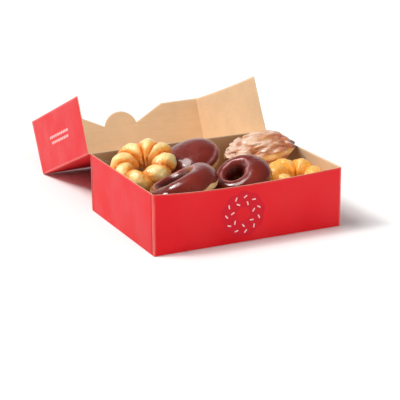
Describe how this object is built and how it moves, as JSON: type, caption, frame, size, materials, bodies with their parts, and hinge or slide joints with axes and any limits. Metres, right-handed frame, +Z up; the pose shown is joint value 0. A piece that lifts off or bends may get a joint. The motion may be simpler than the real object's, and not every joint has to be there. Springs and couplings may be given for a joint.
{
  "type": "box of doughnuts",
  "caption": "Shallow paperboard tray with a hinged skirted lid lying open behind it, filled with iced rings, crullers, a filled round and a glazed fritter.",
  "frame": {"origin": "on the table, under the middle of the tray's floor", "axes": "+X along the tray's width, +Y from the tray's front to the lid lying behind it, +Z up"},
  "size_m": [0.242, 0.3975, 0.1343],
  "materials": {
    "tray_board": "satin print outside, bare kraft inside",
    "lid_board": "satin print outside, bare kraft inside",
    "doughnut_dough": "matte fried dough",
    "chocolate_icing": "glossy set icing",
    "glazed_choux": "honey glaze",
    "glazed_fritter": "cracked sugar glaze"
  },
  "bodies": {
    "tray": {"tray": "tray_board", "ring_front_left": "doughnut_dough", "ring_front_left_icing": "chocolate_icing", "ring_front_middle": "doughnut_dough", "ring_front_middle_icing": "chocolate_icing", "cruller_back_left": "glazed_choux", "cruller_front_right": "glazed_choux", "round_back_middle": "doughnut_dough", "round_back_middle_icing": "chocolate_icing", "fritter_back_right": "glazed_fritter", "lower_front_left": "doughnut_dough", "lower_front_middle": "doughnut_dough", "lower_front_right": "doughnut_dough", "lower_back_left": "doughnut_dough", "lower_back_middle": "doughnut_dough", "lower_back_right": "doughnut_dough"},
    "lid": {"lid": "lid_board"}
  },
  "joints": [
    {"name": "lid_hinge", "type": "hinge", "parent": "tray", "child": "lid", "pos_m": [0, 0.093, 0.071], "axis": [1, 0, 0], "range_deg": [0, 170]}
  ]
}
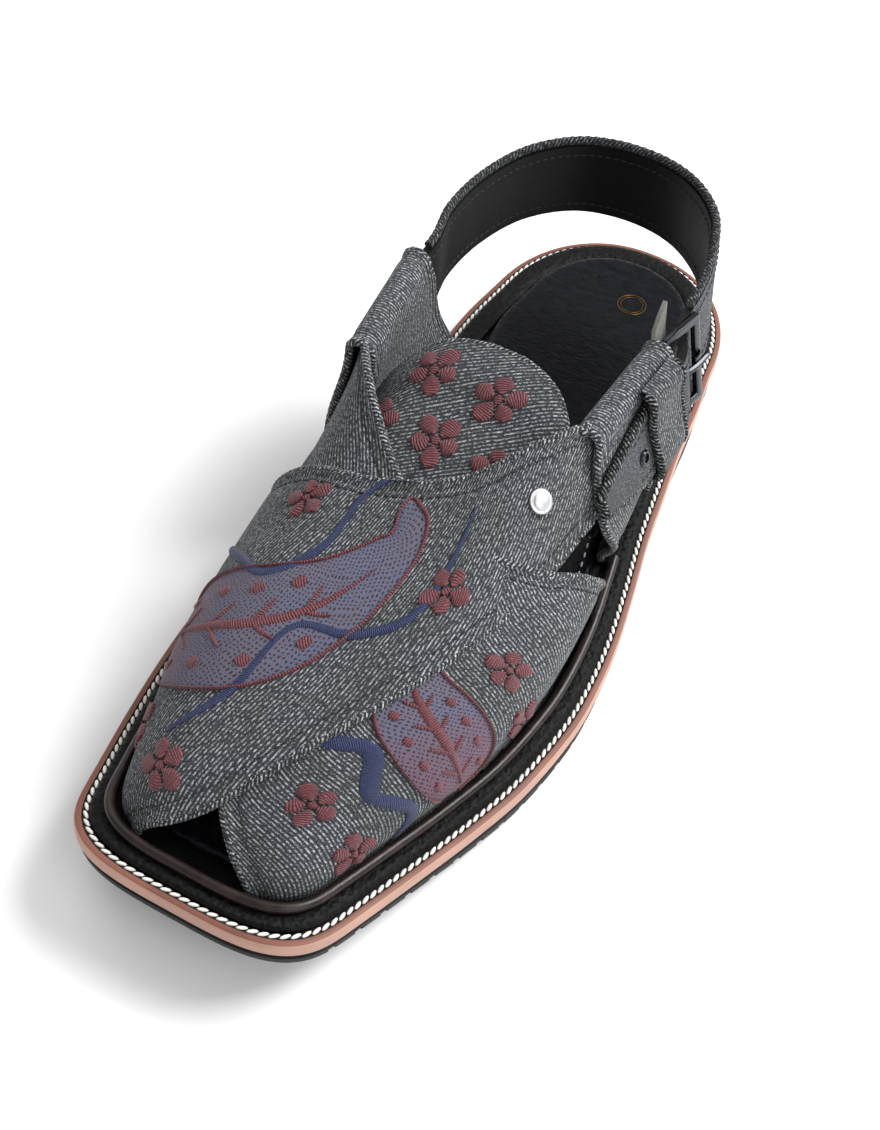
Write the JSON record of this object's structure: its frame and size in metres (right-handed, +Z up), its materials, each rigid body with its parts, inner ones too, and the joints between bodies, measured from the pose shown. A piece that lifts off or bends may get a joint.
++++++
**Set exercise:** Read the entries and pick out all lines that include the word "lifts".

**Expected answer:**
Describe how this object is built and how it moves, as JSON: type, caption, frame, size, materials, bodies with their parts, and hinge or slide joints with axes and any limits. Metres, right-handed frame, +Z up; the pose shown is joint value 0. A piece that lifts off or bends may get a joint. The motion may be simpler than the real object's, and not every joint has to be there. Springs and couplings may be given for a joint.
Write the JSON record of this object's structure: its frame and size in metres (right-handed, +Z up), its materials, each rigid body with its parts, inner ones too, and the joints between bodies, measured from the pose shown. A piece that lifts off or bends may get a joint.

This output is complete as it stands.